The Godfather (1972)
”I spent my whole life trying not to be careless. Women and children can be careless. But not men.”
"I believe in America" -- and America embraced The Godfather, turning it into a landmark artistic triumph and blockbuster hit. The movie was initially planned as a low-budget adaptation of Mario Puzo's Mafia family best-seller, and young director Francis Ford Coppola was hired because Paramount thought he would be easy to control. Instead, he fought the studio to cast little-known Al Pacino as Michael Corleone and foundering Marlon Brando as Don Vito, and he turned The Godfather into an operatic period epic about family, honor, and American economic success (the word "Mafia" is never used); in return, he was almost fired during production.
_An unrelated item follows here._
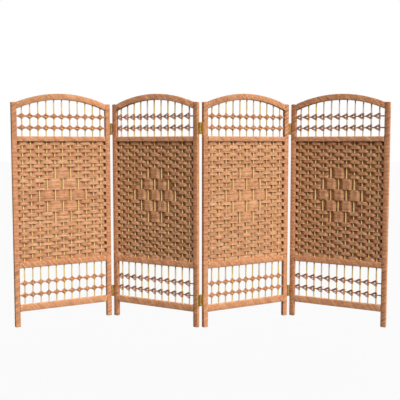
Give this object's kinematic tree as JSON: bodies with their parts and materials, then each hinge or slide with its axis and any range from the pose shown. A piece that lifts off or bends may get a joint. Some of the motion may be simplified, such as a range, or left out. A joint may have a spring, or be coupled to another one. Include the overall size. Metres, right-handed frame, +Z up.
{
  "type": "woven folding screen",
  "caption": "Zigzag folding screen of hinged panels: rope-wrapped frames with arched tops, reeds woven with fiber, and open knotted lattice bands above and below.",
  "frame": {"origin": "on the floor, under the middle of the screen as it stands in its zigzag", "axes": "+X along the screen to the viewer's right, +Y from its front to its back, +Z up"},
  "size_m": [1.882, 0.2792, 1.177],
  "materials": {
    "frame_wood": "plain sawn wood, hidden under the wrapping",
    "wrapped_fiber": "twisted fiber rope wound round the frame",
    "woven_fiber": "twisted fiber rope, woven",
    "lattice_fiber": "twisted fiber rope, knotted",
    "reed": "peeled straw-coloured reed",
    "brass": "plated brass, slightly dulled"
  },
  "bodies": {
    "panel_1": {"panel_1_left_post": "frame_wood", "panel_1_right_post": "frame_wood", "panel_1_arch_rail": "frame_wood", "panel_1_upper_rail": "frame_wood", "panel_1_lower_rail": "frame_wood", "panel_1_bottom_rail": "frame_wood", "panel_1_frame_wrapping": "wrapped_fiber", "panel_1_rail_dowels": "frame_wood", "panel_1_reeds": "reed", "panel_1_weft_rows": "woven_fiber", "panel_1_lattice_cords": "lattice_fiber", "panel_1_hinge_screws": "brass", "panel_1_right_hinge_leaves": "brass"},
    "panel_2": {"panel_2_left_post": "frame_wood", "panel_2_right_post": "frame_wood", "panel_2_arch_rail": "frame_wood", "panel_2_upper_rail": "frame_wood", "panel_2_lower_rail": "frame_wood", "panel_2_bottom_rail": "frame_wood", "panel_2_frame_wrapping": "wrapped_fiber", "panel_2_rail_dowels": "frame_wood", "panel_2_reeds": "reed", "panel_2_weft_rows": "woven_fiber", "panel_2_lattice_cords": "lattice_fiber", "panel_2_hinge_screws": "brass", "panel_2_left_hinge_leaves": "brass", "panel_2_right_hinge_leaves": "brass", "left_hinge_pins": "brass", "middle_hinge_pins": "brass"},
    "panel_3": {"panel_3_left_post": "frame_wood", "panel_3_right_post": "frame_wood", "panel_3_arch_rail": "frame_wood", "panel_3_upper_rail": "frame_wood", "panel_3_lower_rail": "frame_wood", "panel_3_bottom_rail": "frame_wood", "panel_3_frame_wrapping": "wrapped_fiber", "panel_3_rail_dowels": "frame_wood", "panel_3_reeds": "reed", "panel_3_weft_rows": "woven_fiber", "panel_3_lattice_cords": "lattice_fiber", "panel_3_hinge_screws": "brass", "panel_3_left_hinge_leaves": "brass", "panel_3_right_hinge_leaves": "brass", "right_hinge_pins": "brass"},
    "panel_4": {"panel_4_left_post": "frame_wood", "panel_4_right_post": "frame_wood", "panel_4_arch_rail": "frame_wood", "panel_4_upper_rail": "frame_wood", "panel_4_lower_rail": "frame_wood", "panel_4_bottom_rail": "frame_wood", "panel_4_frame_wrapping": "wrapped_fiber", "panel_4_rail_dowels": "frame_wood", "panel_4_reeds": "reed", "panel_4_weft_rows": "woven_fiber", "panel_4_lattice_cords": "lattice_fiber", "panel_4_hinge_screws": "brass", "panel_4_left_hinge_leaves": "brass"}
  },
  "joints": [
    {"name": "left_fold", "type": "hinge", "parent": "panel_2", "child": "panel_1", "pos_m": [-0.47297, 0.1206, 0], "axis": [0, 0, 1], "range_deg": [-60, 120]},
    {"name": "middle_fold", "type": "hinge", "parent": "panel_2", "child": "panel_3", "pos_m": [0, -0.1206, 0], "axis": [0, 0, 1], "range_deg": [-60, 120]},
    {"name": "right_fold", "type": "hinge", "parent": "panel_3", "child": "panel_4", "pos_m": [0.47297, 0.1206, 0], "axis": [0, 0, -1], "range_deg": [-60, 120]}
  ]
}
The finished film's narrative drive and imagery were astonishing. Beginning with the opening sequence intercutting Vito's sepulchral study with the bright wedding outside, Coppola renders the Corleones threatening in their business and appealing in their closeness as they negotiate the legacy of Vito's prosperity. Gordon Willis' shadowy cinematography infused the film with shades of black, brown, and gold, contrasting bleak Family dealings with warm family loyalty. The famously extreme violence, particularly the horse head and Sonny's tollbooth demise (echoing 1967's Bonnie and Clyde), revealed the cost of protecting the family honor; the baptism montage elevated Michael's corruption to diabolical proportions as he consolidates his business power. Highly anticipated and critically revered, The Godfather became one of the biggest box-office hits of all time, adding several catchphrases to the cultural lexicon, revitalizing the gangster genre, turning Pacino into a star, and reviving Brando's career. Nominated for 10 Oscars, The Godfather won Best Picture, but Brando snubbed his Best Actor prize and Coppola lost Best Director to Cabaret's Bob Fosse. Willis' cinematography wasn't even nominated, and although Nino Rota's memorable music did initially receive a nomination, the Academy rescinded it when they discovered that Rota included material in the score from one of his earlier compositions. In 1998, the American Film Institute named The Godfather one of the three greatest American films ever made, testifying to its enduring artistic legacy.